Inhibition of ribosomal peptidyltransferase by chloramphenicol. Kinetic studies.

The mechanism of action of chloramphenicol in inhibiting peptide bond formation has been examined with the aim of discovering whether chloramphenicol brings about conformational changes in the peptidyltransferase domain, its target locus on the ribosome. These conformational changes have been sought as changes in the catalytic rate constant of peptidyltransferase. A detailed kinetic analysis of the inhibition of the puromycin reaction in a system derived from Escherichia coli [Kalpaxis et al. (1986) Eur. J. Biochem. 154, 267-271] has been carried out. There is an initial phase of competitive inhibition (Ki = 0.7 microM) in which the double-reciprocal plots are linear. This phase is observed at concentrations of chloramphenicol up to about 3.0 microM (4.3 Ki).
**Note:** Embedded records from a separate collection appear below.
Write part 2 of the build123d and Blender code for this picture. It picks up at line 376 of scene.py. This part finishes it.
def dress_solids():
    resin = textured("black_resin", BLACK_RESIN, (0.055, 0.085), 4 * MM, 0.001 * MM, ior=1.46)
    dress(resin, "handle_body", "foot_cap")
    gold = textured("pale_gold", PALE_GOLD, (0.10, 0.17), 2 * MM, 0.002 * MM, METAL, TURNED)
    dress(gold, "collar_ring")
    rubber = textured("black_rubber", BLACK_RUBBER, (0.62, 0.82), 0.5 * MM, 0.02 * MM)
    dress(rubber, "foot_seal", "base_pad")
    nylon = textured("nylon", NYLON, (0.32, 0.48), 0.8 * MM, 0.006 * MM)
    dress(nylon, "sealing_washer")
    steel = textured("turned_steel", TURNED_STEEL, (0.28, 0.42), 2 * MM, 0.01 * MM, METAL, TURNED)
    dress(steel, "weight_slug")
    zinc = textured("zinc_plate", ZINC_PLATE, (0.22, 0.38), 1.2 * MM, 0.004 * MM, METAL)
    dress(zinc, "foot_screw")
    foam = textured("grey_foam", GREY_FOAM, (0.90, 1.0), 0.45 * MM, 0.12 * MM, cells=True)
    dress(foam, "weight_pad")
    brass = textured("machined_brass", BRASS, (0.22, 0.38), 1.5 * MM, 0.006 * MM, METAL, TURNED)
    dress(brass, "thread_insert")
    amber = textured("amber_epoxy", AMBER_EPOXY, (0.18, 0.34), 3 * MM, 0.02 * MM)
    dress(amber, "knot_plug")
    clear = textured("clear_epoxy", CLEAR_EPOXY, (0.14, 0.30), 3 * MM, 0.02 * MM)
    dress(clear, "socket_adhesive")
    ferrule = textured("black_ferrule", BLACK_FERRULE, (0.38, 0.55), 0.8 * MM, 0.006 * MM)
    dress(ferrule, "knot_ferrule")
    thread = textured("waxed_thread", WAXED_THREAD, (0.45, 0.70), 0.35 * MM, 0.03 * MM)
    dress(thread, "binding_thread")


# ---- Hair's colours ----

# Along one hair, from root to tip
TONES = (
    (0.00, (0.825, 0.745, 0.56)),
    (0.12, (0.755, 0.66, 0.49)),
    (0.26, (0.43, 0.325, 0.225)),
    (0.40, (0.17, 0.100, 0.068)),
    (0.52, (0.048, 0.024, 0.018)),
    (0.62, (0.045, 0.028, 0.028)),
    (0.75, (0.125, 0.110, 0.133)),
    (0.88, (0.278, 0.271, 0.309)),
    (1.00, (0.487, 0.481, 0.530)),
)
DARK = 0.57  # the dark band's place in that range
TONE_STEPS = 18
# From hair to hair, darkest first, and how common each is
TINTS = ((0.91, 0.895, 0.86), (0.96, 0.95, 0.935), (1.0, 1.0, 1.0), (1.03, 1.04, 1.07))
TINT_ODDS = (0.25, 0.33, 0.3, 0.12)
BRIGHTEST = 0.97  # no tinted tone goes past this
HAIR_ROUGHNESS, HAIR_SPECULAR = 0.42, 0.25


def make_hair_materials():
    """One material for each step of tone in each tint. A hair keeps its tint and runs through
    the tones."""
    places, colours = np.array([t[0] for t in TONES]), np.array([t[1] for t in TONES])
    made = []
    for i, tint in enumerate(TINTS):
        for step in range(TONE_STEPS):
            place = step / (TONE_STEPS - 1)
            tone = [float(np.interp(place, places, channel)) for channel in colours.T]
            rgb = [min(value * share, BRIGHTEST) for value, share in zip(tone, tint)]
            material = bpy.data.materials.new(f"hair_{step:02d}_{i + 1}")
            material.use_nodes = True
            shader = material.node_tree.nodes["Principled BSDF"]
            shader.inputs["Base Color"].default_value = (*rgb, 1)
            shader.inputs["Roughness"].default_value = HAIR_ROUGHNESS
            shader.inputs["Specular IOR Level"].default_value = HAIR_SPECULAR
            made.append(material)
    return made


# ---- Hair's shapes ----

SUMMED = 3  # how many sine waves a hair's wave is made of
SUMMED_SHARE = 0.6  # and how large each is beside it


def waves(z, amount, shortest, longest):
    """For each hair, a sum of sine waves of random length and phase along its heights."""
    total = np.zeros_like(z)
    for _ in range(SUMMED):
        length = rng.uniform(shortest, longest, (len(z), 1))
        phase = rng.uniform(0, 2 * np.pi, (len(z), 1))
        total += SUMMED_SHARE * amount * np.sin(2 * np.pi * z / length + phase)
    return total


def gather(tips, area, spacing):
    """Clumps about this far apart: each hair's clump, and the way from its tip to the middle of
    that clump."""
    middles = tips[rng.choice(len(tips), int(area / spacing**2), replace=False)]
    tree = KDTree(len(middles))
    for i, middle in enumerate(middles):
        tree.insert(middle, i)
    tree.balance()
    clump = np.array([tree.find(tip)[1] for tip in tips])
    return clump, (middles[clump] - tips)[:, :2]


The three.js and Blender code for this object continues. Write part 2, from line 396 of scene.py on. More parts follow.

By increasing the concentration of the inhibitor the kinetics change and the inhibition becomes no longer of the competitive type. These results are obtained when the inhibitor is added simultaneously with the substrate (puromycin). Preincubation with the inhibitor before the addition of puromycin gives hyperbolic double-reciprocal plots at inhibitor concentrations around the Ki. After preincubation with the inhibitor at concentrations above the Ki (3-100 Ki) the double-reciprocal plots are linear again and indicate complete, mixed non-competitive inhibition. Analogous behaviour is observed with thiamphenicol (Ki = 0.45 microM) and tevenel (Ki = 1.7 microM). It is proposed that initially chloramphenicol and its two analogs interact with puromycin at a ribosomal locus (peptidyltransferase domain) in a mutually exclusive binding mode (competitive kinetics). Soon after this initial interaction, the antibiotic induces conformational changes to the peptidyltransferase domain so that puromycin is accepted and peptide bonds are still formed but with a lower catalytic rate constant. At this latter state, the ribosome can accept both the inhibitor and the substrate (puromycin) but then, if the concentration of the inhibitor is sufficiently high, peptide bonds are not formed (complete, linear mixed non-competitive inhibition).